Listen / Watch: “Changes” – 2Pac
Consider “Changes” as late-20th century memorabilia, the variety that sparks dramatized car sing-a-longs or kid recollections of cleaning the house on a Saturday morning, yearning to enjoy the sun’s warmth outside. In this way, Shakur’s track is not dissimilar to its politically charged successors like Kendrick Lamar’s “Alright” or, more recently (and perhaps subtly), “Neighbors” by J. Cole. All three cuts have ironically become anthems of hope or humor – especially “Alright,” which, despite its canonical role as a serious review of police brutality and communal black solidarity, rouses a crowd of smiling faces like no other.
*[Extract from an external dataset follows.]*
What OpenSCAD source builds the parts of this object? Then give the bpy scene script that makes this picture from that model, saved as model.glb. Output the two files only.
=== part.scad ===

Moreover, the denouement of “Neighbors” (Cops bust in with the army guns / No evidence of the harm we done) censures the foolishness of both a notional “post-racial society” and racial profiling through narrative humor.
Then there’s “Changes,” built atop a depressive anger that Shakur never shied from touching: “I see no changes, wake up in the morning and I ask myself / Is life worth living, should I blast myself?” Manifestly, the 1998 track wasn’t really about suicide. It was entirely about the problematic conditions that could lead someone like Shakur – a targeted black man in “post-racial America” – to consider committing such an act. Still, the misery and inequity (“Take the evil out the people, they’ll be acting right / ‘Cause both black and white is smoking crack tonight” and “It ain’t a secret, don’t conceal the fact / The penitentiary’s packed and it’s filled with blacks) lyrically represented in “Changes” signaled awareness, even as it signaled a discouraging reality.
I see no changes wake up in the morning and I ask myself
Is life worth living should I blast myself?
I’m tired of bein’ poor and even worse I’m black
My stomach hurts so I’m lookin’ for a purse to snatch
Cops give a damn about a negro
Pull the trigger kill a nigga he’s a hero
Give the crack to the kids who the hell cares
One less hungry mouth on the welfare
In fact, beyond words, it had potential to achieve a goal of encouragement and cognizance more so than its successors because of its foundation – a soft rock cut that skyrocketed to the peak of the Hot 100 back in 1986 called “The Way It Is.” Written by Bruce Hornsby (and performed by Bruce Hornsby and the Range), “The Way It Is” wasn’t sampled just because of its pleasing piano solos, drum machines or a coincidentally germane chorus of concession, “that’s just the way it is” – those qualities could be found in more than a hundred other older pop hits, all of which would be restored to radio gold if united with the rhyme of Shakur’s exasperated timbre.
I see no changes all I see is racist faces
Misplaced hate makes disgrace to races
We under I wonder what it takes to make this
One better place, let’s erase the wasted
Take the evil out the people they’ll be acting right
‘Cause both black and white is smokin’ crack tonight
And only time we chill is when we kill each other
It takes skill to be real, time to heal each other
And although it seems heaven sent
We ain’t ready, to see a black President, uhh
It ain’t a secret don’t conceal the fact
The penitentiary’s packed, and it’s filled with blacks
But some things will never change
Rather, beneath the catchiness and identifiability of the Hornsby sample is lyrical meaning centered on the issues that came right before the birth of a failed drug war that folks like Jay Z refuse to forget – racial segregation, individual prejudice and discriminatory public accommodations. “Well they passed a law in ’64 to give to those who ain’t got a little more / But it only goes so far, ‘cause the law don’t change another’s mind / When all it sees at the hiring time is the line on the color bar,” sings Hornsby, in reference to the Civil Rights Act of 1964. This is not to say that Hornsby was some comprehensive sage of Civil Rights Movement – he was a white man with a piano and debut single to record, using his influence to speak to an audience that probably deserved a wake-up call rougher than gentle keys and crooning. But there was something special shared between Shakur and Hornsby: a sense of conscious artistry serving to acknowledge, protest, and hopefully defy black oppression via popular music.